Thread (91 messages) 91 messages, 3 authors, 2014-08-02

Re: [PATCH 16/37] libext2fs: support allocating uninit blocks in bmap2()

From: Darrick J. Wong <hidden>
Date: 2014-05-06 19:59:46

On Tue, May 06, 2014 at 05:45:01PM +0200, Lukáš Czerner wrote:
On Thu, 1 May 2014, Darrick J. Wong wrote:
quoted
Date: Thu, 01 May 2014 16:14:07 -0700
From: Darrick J. Wong <redacted>
To: tytso@mit.edu, darrick.wong@oracle.com
Cc: linux-ext4@vger.kernel.org
Subject: [PATCH 16/37] libext2fs: support allocating uninit blocks in bmap2()

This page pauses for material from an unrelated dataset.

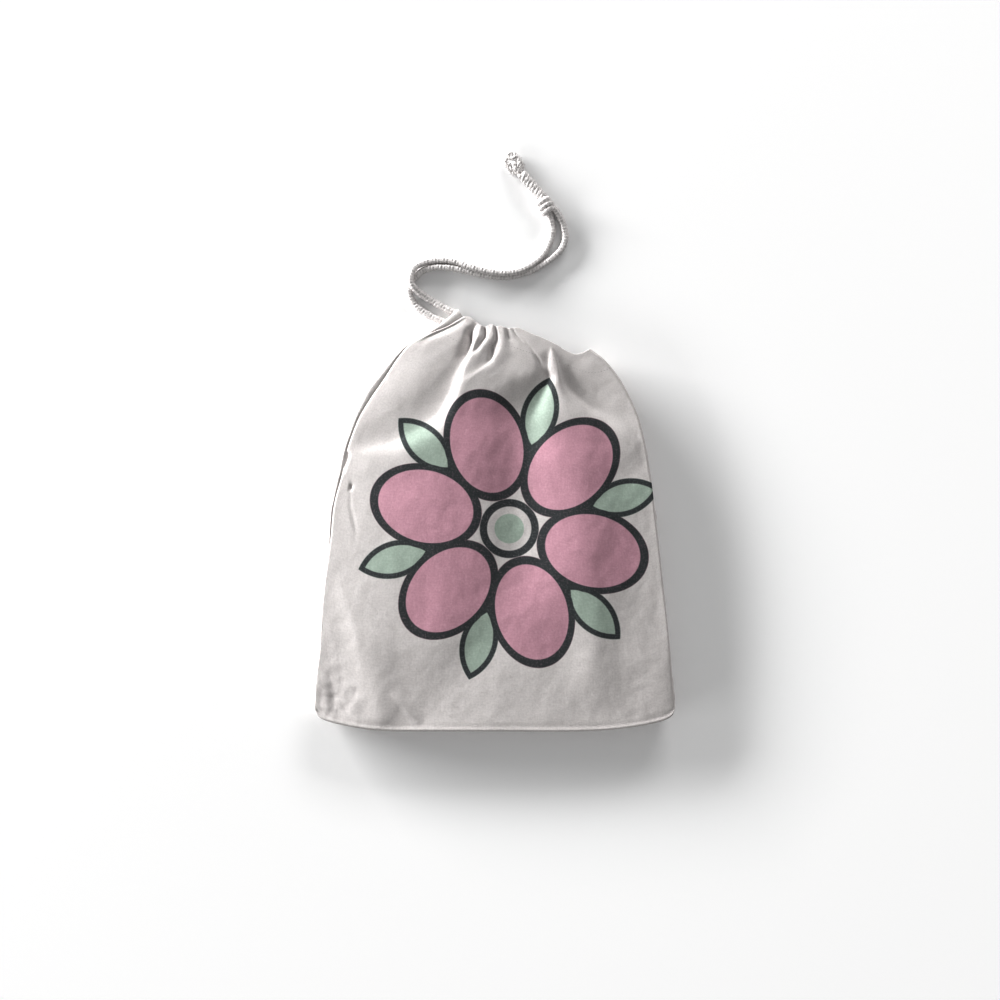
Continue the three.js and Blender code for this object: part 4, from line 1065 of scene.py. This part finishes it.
def cloth_material(name, printed, weave, print_group):
    """Cotton cloth with its weave, faint flecks and slubs, stitching with painted shade in its needle
    holes, and the print if it has one.
    """
    material, made, shader = begun_material(name, CLOTH_FINISH)
    flat = made.add("ShaderNodeUVMap", uv_map="cloth").outputs["UV"]
    cloth = made.add("ShaderNodeGroup", node_tree=weave)
    made.feed(cloth.inputs["Place"], flat)
    fleck = cloth.outputs["Fleck"]
    broad = made.noise(flat, CLOTH_TONE["broad_scale"])
    tone = made.weighed((fleck, CLOTH_TONE["fleck"]), (broad, CLOTH_TONE["broad"]))
    tone = made.maths("ADD", tone, CLOTH_TONE["least"])
    place = made.add("ShaderNodeSeparateXYZ", {"Vector": flat})
    from_line = made.maths("SUBTRACT", place.outputs["Y"], (FLAT_LENGTH - CASING) * MM)
    half_width = STITCH["half_width"] * MM
    in_line = made.step(made.maths("ABSOLUTE", from_line), half_width, half_width * STITCH["core"])
    along = made.maths("FRACT", made.maths("DIVIDE", place.outputs["X"], STITCH["pitch"] * MM))
    from_dash = made.maths("ABSOLUTE", made.maths("SUBTRACT", along, 0.5))
    in_dash = made.step(from_dash, STITCH["dash_from"], STITCH["dash_full"])
    # Painted shade: the needle holes between the thread's dashes are darkened
    hole_shade = made.maths("MULTIPLY", in_line, made.maths("SUBTRACT", 1.0, in_dash))
    colour = made.mix(made.maths("MULTIPLY", hole_shade, STITCH["dark"]), made.toned(COTTON, tone), STITCH_HOLE_SHADE)
    if printed:
        motif = made.add("ShaderNodeGroup", node_tree=print_group)
        made.feed(motif.inputs["Place"], made.add("ShaderNodeTexCoord").outputs["Object"])
        worn = made.step(fleck, *WORN)
        for mask, ink in (("Petal", PINK), ("Leaf", MINT), ("Line", CHARCOAL)):
            share = made.maths("MULTIPLY", motif.outputs[mask], worn)
            colour = made.mix(share, colour, made.toned(ink, tone))
    made.feed(shader.inputs["Base Color"], colour)
    bump = made.add("ShaderNodeBump", {**CLOTH_BUMP, "Height": cloth.outputs["Height"]})
    made.feed(shader.inputs["Normal"], bump.outputs["Normal"])
    return material


def cord_material():
    """Soft cotton cord: fibres along it, a little unevenness of colour, and painted shade in the braid's
    hollows.
    """
    material, made, shader = begun_material("Cotton cord", CORD_FINISH)
    place = made.add("ShaderNodeTexCoord").outputs["Object"]
    fibres = made.noise(place, *CORD_FIBRES.values())
    broad = made.noise(place, CORD_TONE["broad_scale"])
    tone = made.weighed((fibres, CORD_TONE["fibres"]), (broad, CORD_TONE["broad"]))
    tone = made.maths("ADD", tone, CORD_TONE["least"])
    # Painted shade: where the braid's relief is low, its hollows are darkened
    relief = made.add("ShaderNodeAttribute", attribute_name="relief").outputs["Fac"]
    raised = made.step(relief, HOLLOW_SHADE["lowest"], HOLLOW_SHADE["highest"])
    light = made.maths("ADD", 1 - HOLLOW_SHADE["dark"], made.maths("MULTIPLY", HOLLOW_SHADE["dark"], raised))
    made.feed(shader.inputs["Base Color"], made.toned(CORD_COTTON, made.maths("MULTIPLY", tone, light)))
    bump = made.add("ShaderNodeBump", {**CORD_BUMP, "Height": fibres})
    made.feed(shader.inputs["Normal"], bump.outputs["Normal"])
    return material


def floor_material():
    """White paper with the faintest unevenness."""
    material, made, shader = begun_material("White paper", PAPER_FINISH)
    uneven = made.noise(made.add("ShaderNodeTexCoord").outputs["Object"], PAPER_NOISE)
    made.feed(shader.inputs["Base Color"], made.mix(made.step(uneven, *PAPER_TONE), *PAPER))
    return material


PIXEL, PICTURE_PIXELS = 0.68, 1000  # millimetres of table a pixel of the picture, and its width
PICTURE_MIDDLE = (3.74, 13.36)
CAMERA = {"height": 3.0, "sensor": 36.0, "level": 0.006, "sees_to": 20}
# Large soft lights round the upper left, low over the table: the sizes and distance are in metres
LIGHT_DISTANCE = 12
# azimuth elevation wide high watts
LIGHTS = {
    "key": (145, 10.5, 8.7, 1.9, 3100),
    "far_side": (72, 17, 6.4, 2.1, 630),
    "left_side": (202, 15, 6.4, 2.1, 380),
}
AMBIENT = 0.44
VIEW = {"exposure": 0.0, "gamma": 0.65}
FLOOR_HALF = 3.0


def camera():
    """Straight above, as the picture was taken."""
    data = bpy.data.cameras.new("camera")
    data.sensor_width = CAMERA["sensor"]
    data.lens = CAMERA["sensor"] * (CAMERA["height"] - CAMERA["level"]) / (PICTURE_PIXELS * PIXEL * MM)
    data.clip_end = CAMERA["sees_to"]
    made = bpy.data.objects.new("camera", data)
    made.location = (PICTURE_MIDDLE[0] * MM, PICTURE_MIDDLE[1] * MM, CAMERA["height"])
    bpy.context.collection.objects.link(made)
    bpy.context.scene.camera = made


def lights():
    """Large soft lights low at the upper left, and even light from all round."""
    for name, (azimuth, elevation, wide, high, watts) in LIGHTS.items():
        data = bpy.data.lights.new(name, "AREA")
        data.shape = "RECTANGLE"
        data.size, data.size_y = wide, high
        data.energy = watts
        made = bpy.data.objects.new(name, data)
        turn, tilt = math.radians(azimuth), math.radians(elevation)
        towards = Vector((math.cos(tilt) * math.cos(turn), math.cos(tilt) * math.sin(turn), math.sin(tilt)))
        made.location = towards * LIGHT_DISTANCE
        made.rotation_euler = towards.to_track_quat("Z", "Y").to_euler()
        bpy.context.collection.objects.link(made)
    world = bpy.data.worlds.new("room")
    world.use_nodes = True
    world.node_tree.nodes["Background"].inputs["Color"].default_value = (1, 1, 1, 1)
    world.node_tree.nodes["Background"].inputs["Strength"].default_value = AMBIENT
    bpy.context.scene.world = world


def floor():
    """The white paper that the bag lies on."""
    mesh = bpy.data.meshes.new("floor")
    corners = [(x * FLOOR_HALF, y * FLOOR_HALF, 0) for x, y in ((-1, -1), (1, -1), (1, 1), (-1, 1))]
    mesh.from_pydata(corners, [], [(0, 1, 2, 3)])
    made = bpy.data.objects.new("floor", mesh)
    mesh.materials.append(floor_material())
    bpy.context.collection.objects.link(made)


camera()
upper, upper_path = strand("upper_strand", UPPER_STRAND)
lower, lower_path = strand("lower_strand", LOWER_STRAND)
knotted, twisted, frayed = knot(), tail(), tuft()
front, back = front_panel(), back_panel()

weave = woven_cotton()
front.data.materials.append(cloth_material("Printed cotton", True, weave, rosette()))
back.data.materials.append(cloth_material("Plain cotton", False, weave, None))
cord_cotton = cord_material()
for piece in (upper, lower, knotted, twisted, frayed):
    piece.data.materials.append(cord_cotton)

for piece, node, slot in (
    (front, "front_panel", "cotton_front"),
    (back, "back_panel", "cotton_back"),
    (upper, "drawcord_upper", "cotton_cord"),
    (lower, "drawcord_lower", "cotton_cord"),
    (knotted, "cord_knot", "cotton_cord"),
    (twisted, "cord_tail", "cotton_cord"),
    (frayed, "cord_tuft", "cotton_cord"),
):
    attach(piece, "root")
    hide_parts(node)

floor()
lights()
view_settings = bpy.context.scene.view_settings
view_settings.view_transform = "Standard"
view_settings.look = "None"
view_settings.exposure = VIEW["exposure"]
view_settings.gamma = VIEW["gamma"]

In order to support fallocate, we need to be able to have
ext2fs_bmap2() allocate blocks and put them into uninitialized
extents.  There's a flag to do this in the extent code, but it's not
exposed to the bmap2 interface, so plumb that in.  Eventually fuse2fs
or somebody will use it.

Signed-off-by: Darrick J. Wong <redacted>
---
 lib/ext2fs/bmap.c      |   24 ++++++++++++++++++++++--
 lib/ext2fs/ext2fs.h    |    1 +
 lib/ext2fs/mkjournal.c |   17 +++++++++++++++++
 3 files changed, 40 insertions(+), 2 deletions(-)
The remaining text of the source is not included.